Prof. Vihra Milanova

"We can definitely confirm that the number of patients with anxiety disorders or depression increased during the Covid-19 lockout and pandemic. The coronavirus itself can directly affect the central nervous system," explained Prof. Vihra Milanova, Head of the Psychiatry Clinic at the Aleksandrovska University Hospital.

The good news is that most of these disorders are transient. In her words, children have also been affected by online schooling and are now being referred to as "the Covid generation". There are patients among adolescents who have post-covid syndrome in terms of mental health, Prof. Vihra Milanova said.

Psychiatric screenings in 2021 are up 25,000 compared to 2019, according to the National Center for Public Health and Analysis (NCPHA). Neurology consultations have also increased dramatically, by 230,000. The demand for tranquilizers has grown, with sales of antidepressants jumping 7%. There were 150% more calls for help to hotlines for victims of domestic violence.

One-third of all patients with severe depression have treatment-resistant depression that is not responding to current antidepressants, the experts said.
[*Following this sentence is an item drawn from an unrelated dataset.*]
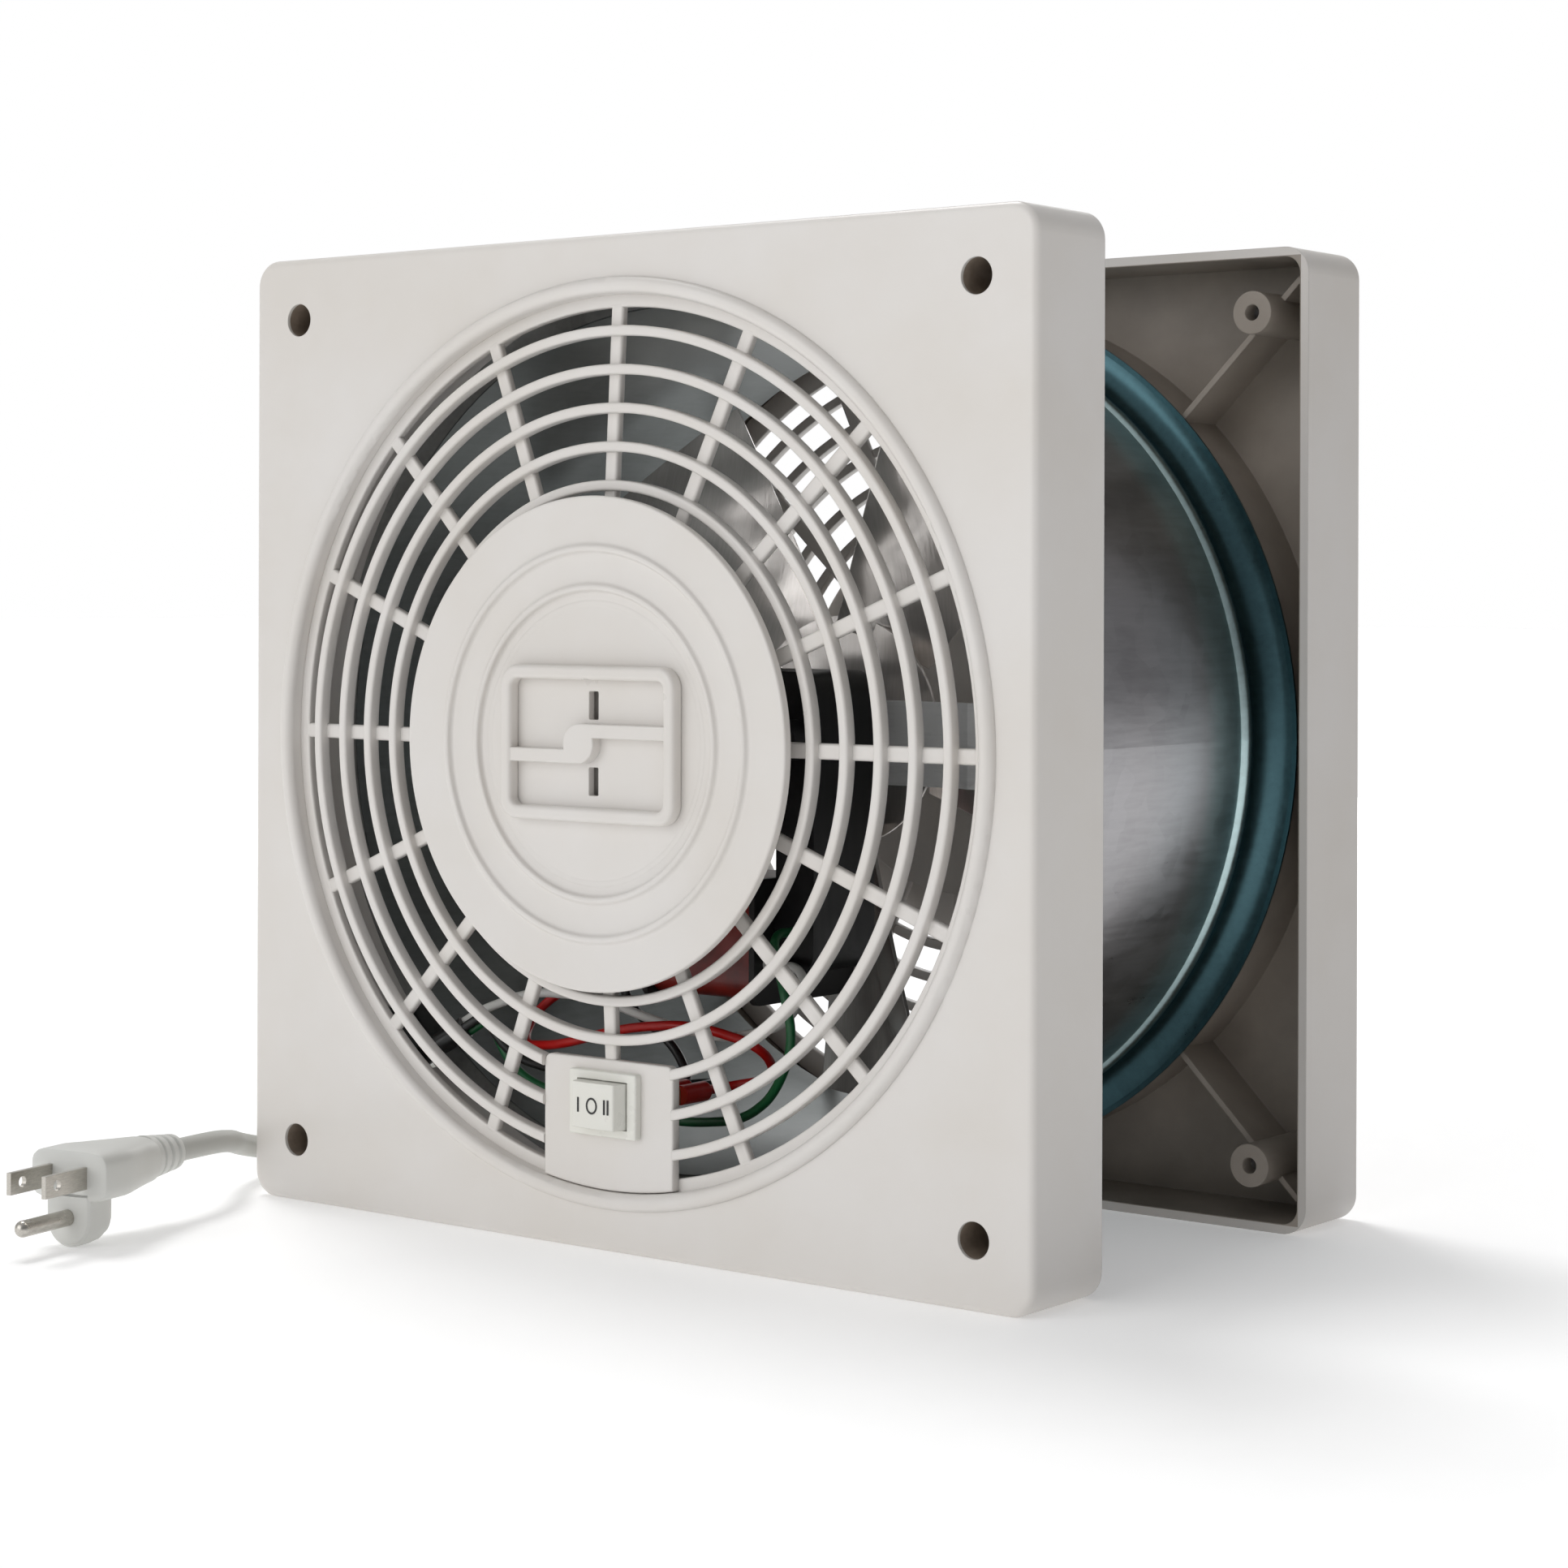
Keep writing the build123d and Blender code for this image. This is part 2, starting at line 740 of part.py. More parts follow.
wire_routes = {
    "line_wire": core_wire(0)
    + [
        inside(-60, 25, 48),
        inside(-42, 36, 42),
        inside(-20, 48, 40),
        inside(0, 52, 42.75),
        inside(0, terminal_depth, 42.75),
    ],
    "red_wire": [
        inside(7, terminal_depth, 42.75),
        inside(7, 48, 42.75),
        inside(22, 51, 46),
        inside(27, 38, 57),
        inside(8, 29, 63),
        inside(-18, 29, 60),
        inside(-46, 30, 52),
        inside(-66, 36, 50),
        inside(-70, 48, 60),
        inside(-56, 56, 70),
        inside(-40, 56, 72),
        inside(-end_plate, 56, 72),
    ],
    "black_wire": [
        inside(-7, terminal_depth, 42.75),
        inside(-7, 46, 42.75),
        inside(-18, 52, 52),
        inside(-34, 48, 64),
        inside(-36, 46, 80),
        inside(-end_plate, 46, 80),
    ],
    "white_wire": core_wire(240)
    + [
        inside(-60, 34, 67),
        inside(-40, 42, 66),
        inside(-14, 38, 61),
        inside(14, 38, 58),
        inside(34, 42, 64),
        inside(38, 46, 80),
        inside(end_plate, 46, 80),
    ],
    "green_wire": core_wire(120)
    + [
        inside(-60, 28, 41),
        inside(-42, 40, 34),
        inside(-12, 46, 30),
        inside(16, 42, 34),
        inside(34, 34, 44),
        inside(43, 32, 60),
        inside(38, 32, 78),
        inside(30, 38, 90),
        inside(30, motor_front, 90),
    ],
}
for name, points in wire_routes.items():
    with BuildPart() as internal_wire:
        add(wire(points, wire_radius))
    finish(internal_wire, name)

with BuildPart() as inner_lead:
    add(wire(jacket_points, cord_radius))
finish(inner_lead, "inner_supply_lead")

# ---- strain relief and free supply cord ----
relief_length = 26.0
relief_near = 6.8
relief_far = 4.6
relief_tip = gland_seat + gland_way * relief_length
with BuildPart() as strain_relief:
    add(tapered_bar(gland_seat - gland_way * 7, gland_way, relief_near, relief_far, relief_length + 7))
    split(bisect_by=Plane(origin=(gland_x, 0, 0), z_dir=(-1, 0, 0)))
    with BuildSketch(Plane(origin=(gland_x, gland_y, gland_z), z_dir=(-1, 0, 0))):
        Circle(10.0)
    extrude(amount=2.0)
    throat_plane = Plane(origin=tuple(lead_start), z_dir=gland_way)
    with BuildSketch(throat_plane):
        Circle(gland_throat - 0.3)
    extrude(amount=10)
finish(strain_relief, "cord_strain_relief")

floor_run = cord_radius + 0.1
plug_way = Vector(sin(radians(plug_turn)), -cos(radians(plug_turn)), 0)
plug_tail = Vector(-134.0, -133.5, plug_axis_z)
plug_origin = plug_tail + plug_way * (plug_length + plug_relief)
near_points = (
    tuple(relief_tip),
    tuple(relief_tip + gland_way * 17),
    (-198.0, -19.0, 19.0),
    (-222.0, 1.0, 10.0),
    (-244.0, 22.0, 5.0),
    (-259.0, 46.0, floor_run),
)
far_points = (
    (-160.5, 55.0, 10.0),
    (-161.0, 36.0, 8.0),
    (-165.0, 12.0, 4.0),
    (-171.0, -11.0, floor_run),
    (-172.5, -34.0, floor_run),
    (-169.5, -58.0, 7.5),
    (-161.0, -81.0, 13.0),
    (-146.5, -98.5, 18.0),
    tuple(plug_tail - plug_way * 18),
    tuple(plug_tail),
)
with BuildPart() as cord_near:
    add(wire(near_points, cord_radius))
finish(cord_near, "supply_cord_near")
with BuildPart() as cord_far:
    add(wire(far_points, cord_radius))
finish(cord_far, "supply_cord_far")
print("near cord radii", [round(value) for value in bend_radii(near_points)])
print("far cord radii", [round(value) for value in bend_radii(far_points)])
print("inner lead radii", [round(value) for value in bend_radii(jacket_points)])
for name, points in wire_routes.items():
    print(name, "radii", [round(value, 1) for value in bend_radii(points)])

with BuildPart() as cord_coil:
    with BuildSketch(Plane((coil_x, coil_y, 0))):
        Circle(coil_turn_radius + coil_width / 2)
        Circle(coil_turn_radius - coil_width / 2, mode=Mode.SUBTRACT)
    extrude(amount=coil_height)
    fillet(cord_coil.edges().group_by(Axis.Z)[-1], 3.0)
finish(cord_coil, "cord_coil")

with BuildPart() as cord_tie:
    tie_sheet = 1.2
    with BuildSketch(Plane.XZ.offset(-(coil_y - 5))) as tie_outline:
        with Locations((coil_x + coil_turn_radius, coil_height / 2 + 0.6)):
            RectangleRounded(coil_width + 2 * tie_sheet, coil_height + 1.1, 3.5)
        with Locations((coil_x + coil_turn_radius, coil_height / 2)):
            Rectangle(coil_width, coil_height, mode=Mode.SUBTRACT)
    extrude(amount=-10)
finish(cord_tie, "cord_tie")

# ---- plug ----
plug_across = Vector(cos(radians(plug_turn)), sin(radians(plug_turn)), 0)
plug_plane = Plane(origin=(plug_origin.X, plug_origin.Y, 0), x_dir=plug_across, z_dir=plug_way)
plug_side = Plane(origin=plug_plane.origin, x_dir=-plug_way, z_dir=plug_across)
lobe_half = 8.0
lobe_length = 13.0
shoulder = 13.5
with BuildPart() as plug_body:
    with BuildSketch(plug_plane):
        with BuildLine():
            Polyline(
                (-lobe_half, lobe_half),
                (-lobe_half, shoulder - 3),
                (-plug_width / 2, shoulder),
                (-plug_width / 2, plug_height),
                (plug_width / 2, plug_height),
                (plug_width / 2, shoulder),
                (lobe_half, shoulder - 3),
                (lobe_half, lobe_half),
            )
            ThreePointArc((lobe_half, lobe_half), (0, 0), (-lobe_half, lobe_half))
        make_face()
    extrude(amount=-lobe_length)
    with BuildSketch(plug_side):
        with BuildLine():
            ThreePointArc((5, -0.1), (10.5, 4.9), (lobe_length + 0.1, shoulder - 1))
            Line((lobe_length + 0.1, shoulder - 1), (lobe_length + 0.1, -0.1))
            Line((lobe_length + 0.1, -0.1), (5, -0.1))
        make_face()
    extrude(amount=lobe_half + 1, both=True, mode=Mode.SUBTRACT)
    with BuildSketch(plug_plane.offset(-lobe_length)):
        with Locations((0, (plug_height + shoulder) / 2)):
            RectangleRounded(plug_width, plug_height - shoulder, 2.0)
    with BuildSketch(plug_plane.offset(-plug_length)):
        with Locations((0, plug_axis_z)):
            RectangleRounded(17.0, 14.4, 4.0)
    loft()
finish(plug_body, "plug_body")

with BuildPart() as plug_relief_piece:
    add(tapered_bar(plug_tail + plug_way * plug_relief, -plug_way, 6.9, 5.4, plug_relief))
finish(plug_relief_piece, "plug_strain_relief")

blade_spacing = 12.7
blade_height = 6.35
blade_length = 17.9
pin_drop = 11.9
blade_z = plug_height - 7.5
with BuildPart() as plug_blades:
    with BuildSketch(plug_plane):
        with Locations((-blade_spacing / 2, blade_z), (blade_spacing / 2, blade_z)):
            Rectangle(1.5, blade_height)
    extrude(amount=blade_length)
    with BuildSketch(plug_side.offset(-blade_spacing)):
        with Locations((5.0 - blade_length, blade_z)):
            Circle(1.6)
    extrude(amount=2 * blade_spacing, mode=Mode.SUBTRACT)
finish(plug_blades, "plug_blades")

with BuildPart() as plug_pin:
    with BuildSketch(plug_plane):
        with Locations((0, blade_z - pin_drop)):
            Circle(2.4)
    extrude(amount=21.4)
    fillet(plug_pin.edges().group_by(Axis.Y)[0], 2.2)
finish(plug_pin, "plug_ground_pin")

# ---- fasteners of the strap ----
with BuildPart() as strap_screws:
    screw_depth = strap_depth + tab_length / 2 + 1
    for side in (-1, 1):
        seat = side * (side_reach - strap_sheet)
        spot = (seat, front_y + screw_depth, axis_z - strap_drop)
        base = Plane(origin=spot, x_dir=(0, 1, 0), z_dir=(-side, 0, 0))
        with BuildSketch(base):
            with Locations((0, 7), (0, -7)):
                Circle(3.0)
        extrude(amount=1.6)
finish(strap_screws, "strap_screws")
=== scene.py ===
from math import asin, cos, pi, radians, sin

import bmesh
import bpy
from mathutils import Matrix, Vector


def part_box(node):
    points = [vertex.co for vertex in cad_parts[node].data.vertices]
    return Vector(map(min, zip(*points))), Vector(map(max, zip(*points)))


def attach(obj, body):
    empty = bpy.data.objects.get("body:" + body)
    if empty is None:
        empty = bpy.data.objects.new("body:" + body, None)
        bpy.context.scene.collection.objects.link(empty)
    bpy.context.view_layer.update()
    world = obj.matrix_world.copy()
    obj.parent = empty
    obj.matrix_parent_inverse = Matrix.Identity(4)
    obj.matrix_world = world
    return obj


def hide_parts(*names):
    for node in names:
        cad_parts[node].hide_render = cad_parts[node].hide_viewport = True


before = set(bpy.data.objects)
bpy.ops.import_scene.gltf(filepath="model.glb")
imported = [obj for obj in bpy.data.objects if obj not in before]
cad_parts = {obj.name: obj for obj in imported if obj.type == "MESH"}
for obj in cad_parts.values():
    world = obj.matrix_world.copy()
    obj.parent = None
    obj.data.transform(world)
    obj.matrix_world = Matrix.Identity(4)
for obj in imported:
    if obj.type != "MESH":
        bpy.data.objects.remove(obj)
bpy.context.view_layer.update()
scene = bpy.context.scene
scene.view_settings.view_transform = "Standard"

# Lengths are metres. A depth is measured from the room-side face towards the far side.
panel_low, panel_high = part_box("front_panel")
AXIS_Z = (panel_low.z + panel_high.z) / 2
WALL_GAP = 0.112
PANEL_DEPTH = 0.033
FRONT_Y = -(WALL_GAP / 2 + PANEL_DEPTH)
NEAR = 1
FAR = -1

# ---- camera ----
CAMERA_SPOT = (0.6204, -0.8098, 0.1909)
CAMERA_HEADING = radians(37.7)
CAMERA_ROLL = radians(0.19)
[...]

These patients have a 50% increased risk of cardiovascular disease, a 29% increased risk of malignancy, an increased risk of suicide, and a 38-50% decreased quality of life.

And yet, despite the high incidence, after receiving inpatient treatment, Bulgarian patients cannot be referred for aftercare, as it is not provided by the state. Outside inpatient treatment in the 12 state psychiatric hospitals, only private psychiatric services are offered. At the same time, of the nearly 500 psychiatrists in the country, only 1% have a private practice, making it extremely difficult for patients to reach them.

Medical and social care in Bulgaria are separate and there is no working system to objectively assess the condition of people with mental illness and their needs, the head of the Psychiatry Clinic at the Alexandrovska University Hospital explained.

"Over the years, mental health in our country has been neglected. This is my observation from the last years and when I am asked what needs to change, I answer that there is no one solution, the problems are complex, but it is high time to help both people with mental health problems and those who care for them", said Prof. Dr. Milanova in an interview for BNR on the occasion of the World Mental Health Day.